> [Short problem] Write out all of the data without omission, exactly as shown.

++++++++++++++++++++

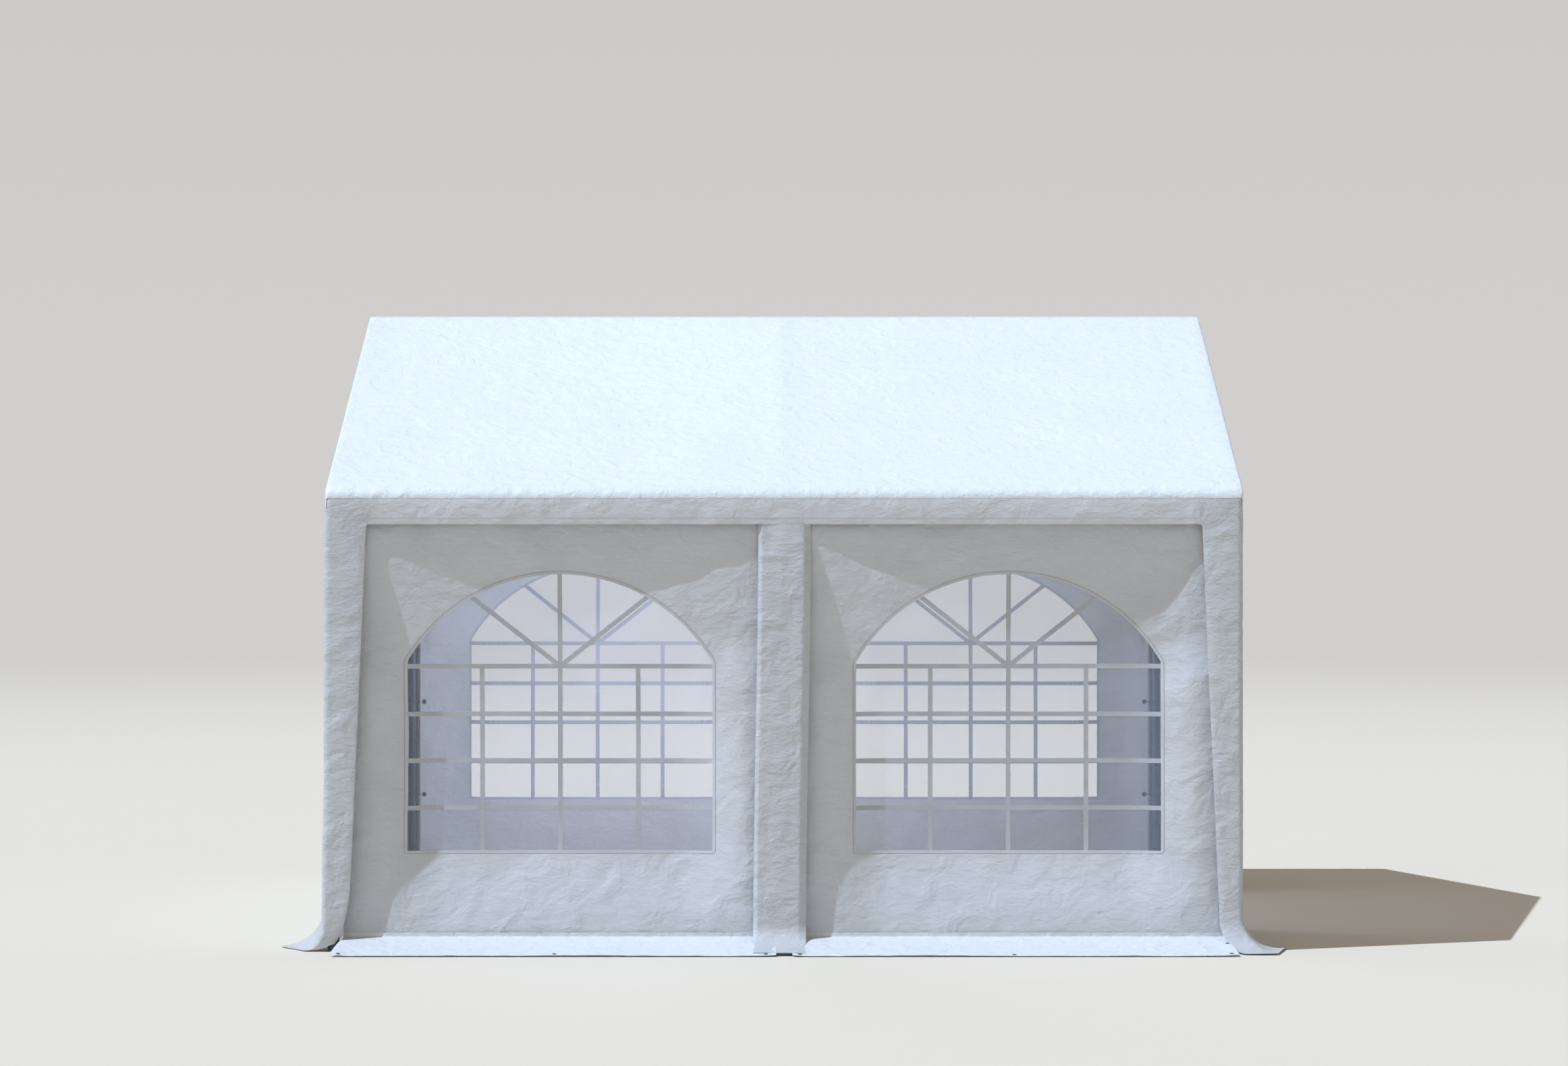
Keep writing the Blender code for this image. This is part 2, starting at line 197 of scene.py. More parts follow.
def makeBraid(name, look):
    # Braided or woven textile and moulded nylon: matt, with its small ridges running round or across
    material, tree = newMaterial(name)
    place = addNode(tree, "ShaderNodeTexCoord").outputs["Object"]
    turned = addNode(tree, "ShaderNodeMapping", {"Vector": place, "Rotation": look["turn"]})
    ridges = addNode(tree, "ShaderNodeTexWave", {
        "Vector": turned, "Scale": waveLength / look["ridge"], "Distortion": 1.5, "Detail": 2.0
    }, bands_direction="DIAGONAL")
    wear = addNode(tree, "ShaderNodeTexNoise", {"Vector": place, "Scale": 31.0, "Detail": 4})
    mixed = addNode(tree, "ShaderNodeMath", {0: ridges.outputs["Fac"], 1: wear}, operation="MULTIPLY")
    shade = addNode(tree, "ShaderNodeMix", {
        "Factor": mixed, 6: colour(look["dark"]), 7: colour(look["light"])}, data_type="RGBA")
    gloss = addNode(tree, "ShaderNodeMapRange", {
        "Value": wear, "To Min": look["smooth"], "To Max": look["rough"]})
    bump = addNode(tree, "ShaderNodeBump", {
        "Strength": 0.6, "Distance": look["ridge"] / 4, "Height": ridges.outputs["Fac"]})
    fibre = addNode(tree, "ShaderNodeBsdfPrincipled", {
        "Base Color": shade, "Roughness": gloss, "IOR": 1.52, "Normal": bump})
    addNode(tree, "ShaderNodeOutputMaterial", {"Surface": fibre})
    return material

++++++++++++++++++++

> [Completed exercise]
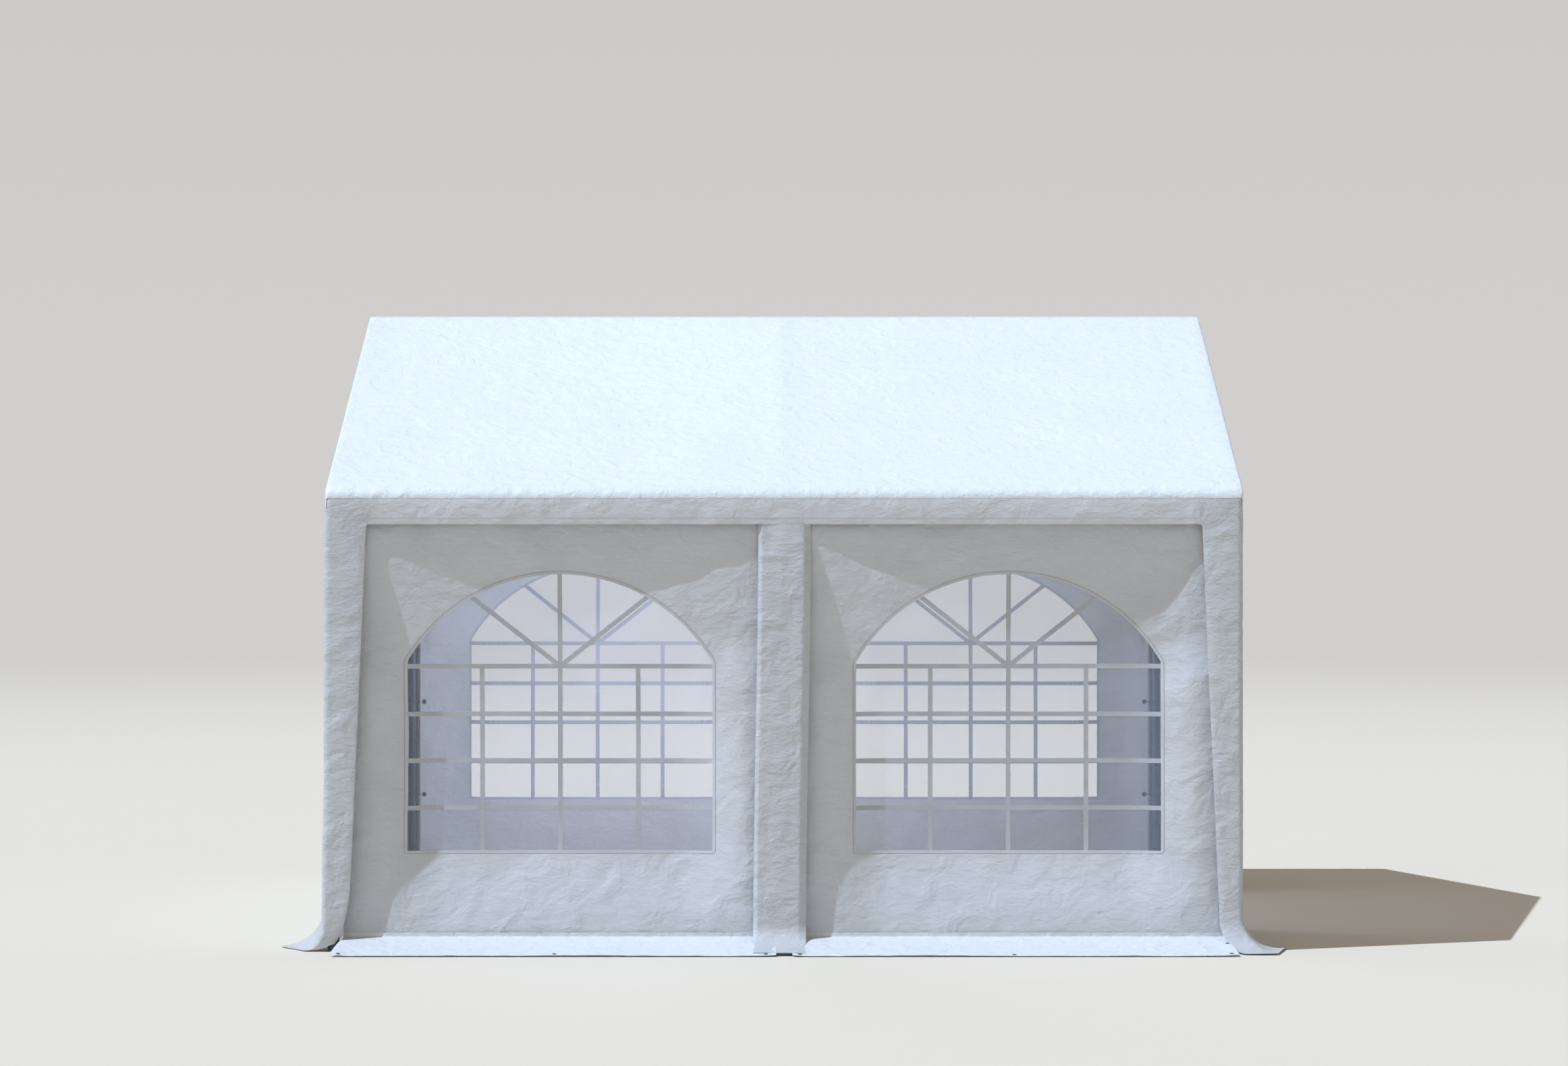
Keep writing the Blender code for this image. This is part 2, starting at line 197 of scene.py. More parts follow.
def makeBraid(name, look):
    # Braided or woven textile and moulded nylon: matt, with its small ridges running round or across
    material, tree = newMaterial(name)
    place = addNode(tree, "ShaderNodeTexCoord").outputs["Object"]
    turned = addNode(tree, "ShaderNodeMapping", {"Vector": place, "Rotation": look["turn"]})
    ridges = addNode(tree, "ShaderNodeTexWave", {
        "Vector": turned, "Scale": waveLength / look["ridge"], "Distortion": 1.5, "Detail": 2.0
    }, bands_direction="DIAGONAL")
    wear = addNode(tree, "ShaderNodeTexNoise", {"Vector": place, "Scale": 31.0, "Detail": 4})
    mixed = addNode(tree, "ShaderNodeMath", {0: ridges.outputs["Fac"], 1: wear}, operation="MULTIPLY")
    shade = addNode(tree, "ShaderNodeMix", {
        "Factor": mixed, 6: colour(look["dark"]), 7: colour(look["light"])}, data_type="RGBA")
    gloss = addNode(tree, "ShaderNodeMapRange", {
        "Value": wear, "To Min": look["smooth"], "To Max": look["rough"]})
    bump = addNode(tree, "ShaderNodeBump", {
        "Strength": 0.6, "Distance": look["ridge"] / 4, "Height": ridges.outputs["Fac"]})
    fibre = addNode(tree, "ShaderNodeBsdfPrincipled", {
        "Base Color": shade, "Roughness": gloss, "IOR": 1.52, "Normal": bump})
    addNode(tree, "ShaderNodeOutputMaterial", {"Surface": fibre})
    return material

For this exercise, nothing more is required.